Samuel Grafton draws a distinction between the peoples of the various nations and their governments. He begins with the issues regarding the withdrawal of the American diplomatic legation from Finland, as announced the previous week. The Finnish government had sent envoys to inquire of Hitler whether the American efforts to effect peace between Finland and Russia should be provided support, to which Hitler refused assent, the toadying Finnish Government then abiding the master's Will. To the people, meanwhile, was not disclosed the fact of the withdrawal of the United States legation or its prior efforts in effecting the peace.

Likewise, in Mexico, a Deputy of the Chamber of Deputies had drawn a distinction between the American Government, in its steadfast recognition of sovereignty of all nations among the Allies, and the propaganda being disseminated by a small minority of the American people and press, especially the Chicago Tribune, to the effect that America's aim was to annex Britain as American states.

He further elucidates the premise with the example of the French and the Poles, the latter case of distinction between people and government, he suggests, providing credence to the Russian notion that the Polish government-in-exile was unacceptable while the Polish people remained in amity with the Soviets.

He strikes the principle from these various examples that often, as in North Africa, while the people of the country were loyal to the Allies, the leadership varied and thus the balance to be struck was to find a government which fit the will of the people in the countries being liberated, a leadership to effect something other than a Pax Romana.

In a short piece from the Baltimore Sun, the provision of Lend-Lease supplies to Russia and the other Allies far from home shores is extolled for both its speed and efficient deployment of machinery and equipment, virtually miraculous in agile proliferation.

Joe Jones writes a piece reprinted from The Chapel Hill Weekly, affording a peek into the agonies and the excise of sleep attached to everyday Army life.

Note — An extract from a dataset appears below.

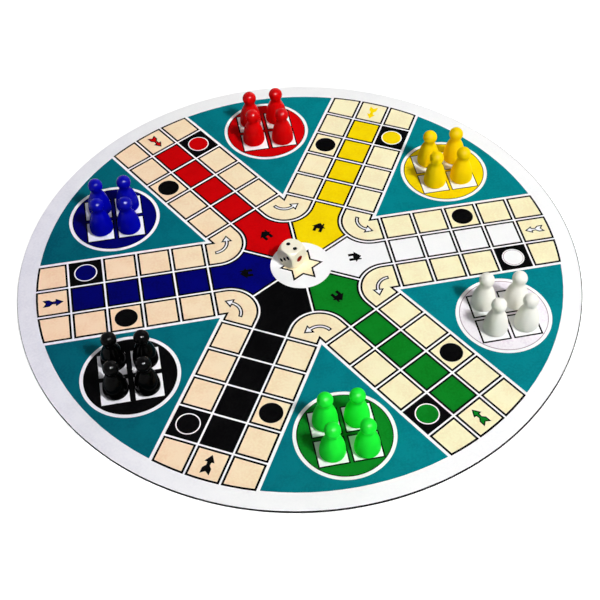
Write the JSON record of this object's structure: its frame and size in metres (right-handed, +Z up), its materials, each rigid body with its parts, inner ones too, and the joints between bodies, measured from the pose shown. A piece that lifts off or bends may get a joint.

The soldier writes of the perils of night duty, the unnecessary stretching by the corporal of a job which could be finished by midnight into one laboring on until two or three o'clock in the morning, all to obviate the prospect that the officers who made up the work schedule would assume that they were not setting forth enough tasks--a corollary to "The Peter Principle" as it would subsequently, in 1969, come to be called, a routinized rule of any bureaucratic framework, that, self-preservation being the first order of business for each rung in the chain of command, it is necessary thus...

He writes of the further difficulty occasioned to his sleep schedule by the insistent rapine of his senses wrought by a blaring radio incessantly tuned all day to the most rambunctiously inarticulate music available, resting but five feet from his bunk. The resistless controller of the caterwauling concatenation was a fellow also on the night shift, but one who managed through malingering usually to find an excuse not to work and thus found sleep in not a whit of tension with the uninterrupted enjoyment of the rapacious flow of notes issuing from his tweeter. The other members of the shift were younger and more fit than the writer and thus appeared abler to effect a state of somnolence, regardless of the incessant jabberwocky besetting the barracks.

What the soldier needed to do, perhaps, was to make a friend of the radio and place it right up to his ear, turning the volume as high as he could possibly stand it, eventually so to dull the senses as to become a soporific.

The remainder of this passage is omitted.